AuthorMcCallum, Bennett T.

Shortly after the most recent of the famous annual symposiums at Jackson Hole, sponsored by the Federal Reserve Bank of Kansas City, one of my colleagues asked me if I had seen the New York Times and Wall Street Journal articles on the conference. They seemed newsworthy, he suggested, because of their reports that Alan Greenspan had come out clearly in opposition to the adoption of any monetary policy rule for the Fed. (1) I replied that I would certainly look at the articles, adding that Greenspan had explicitly expressed his opposition to rule-based policymaking on at least one previous occasion, probably more. (2) Upon reading the two articles, I found that both quoted from the following statement of Greenspan's: "Some critics have argued that [the Fed's] approach to policy is too undisciplined--judgmental, seemingly discretionary, and difficult to explain. The Federal Reserve should, some conclude, attempt to be more formal in its operations by tying its actions solely to the prescriptions of a formal policy rule. That any approach along these lines would lead to an improvement in economic performance, however, is highly doubtful" (Greenspan 2003: 4). Comments and panel discussions by Vincent Reinhart, Janet Yellen, Stanley Fischer, and Martin Feldstein mostly lent support to Greenspan's remarks in this regard, although there are a few reservations implicit in some of their passages.

At about the same time, I received in the mail a copy of Michael Woodford's new book on monetary theory and policy, Interest and Prices (Woodford 2003). This 785-page treatise is almost certainly the most ambitious treatment of the topic to appear since Don Patinkin's Money, Interest, and Prices (1956), and is an immensely sophisticated work that seems destined to become a classic in economic analysis. The point relevant to the matter at hand is that Woodford's first chapter (of 58 pages!) is entitled "The Return of Monetary Rules" and includes a section called "The Importance of Policy Commitment." Thus, there seems to be a major difference of opinion between academic analysts and central bankers, at least in the case of the Fed, concerning the desirability of monetary policy rules. Since the Shadow Open Market Committee regularly consults the indications from two such rules, the well-known Taylor Rule and another one that is of my design (McCallum 1988), this matter cries out for attention.

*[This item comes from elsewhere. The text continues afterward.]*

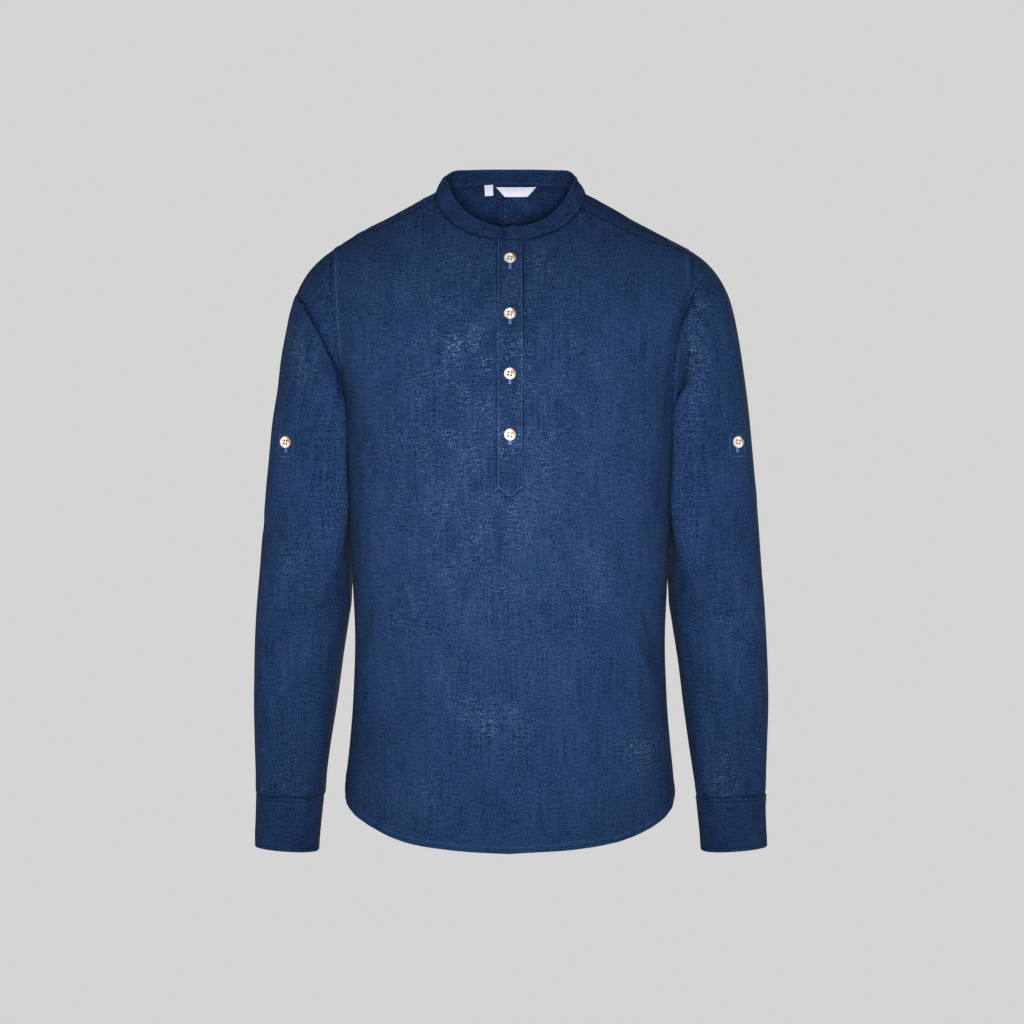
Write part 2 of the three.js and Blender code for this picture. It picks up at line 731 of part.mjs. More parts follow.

The first argument that I want to make is that the two groups, central bankers and academics, evidently have different practices in mind when they refer to "monetary policy rules." Thus, there could be less actual disagreement between (e.g.) Greenspan and Woodford than appearances and newspaper articles suggest. In fact, it is arguable that some leading central banks--though not the Fed--are actually conducting policy, at present and over the past several years, in a manner that is more consistent with "rules" than "discretion," in the sense of these terms as used by academics.

My second argument, however, will be less cheerful. It is that the Fed seems to deny or misunderstand the importance of the type of rule-based policymaking that academics have in mind. This misunderstanding, furthermore, is currently contributing to the problems of "communication with the public" that the Fed has been experiencing, as recently reported in the Wall Street Journal by Ip (2003b). The actual problem, I will argue, is not primarily one of communication but one of policy substance.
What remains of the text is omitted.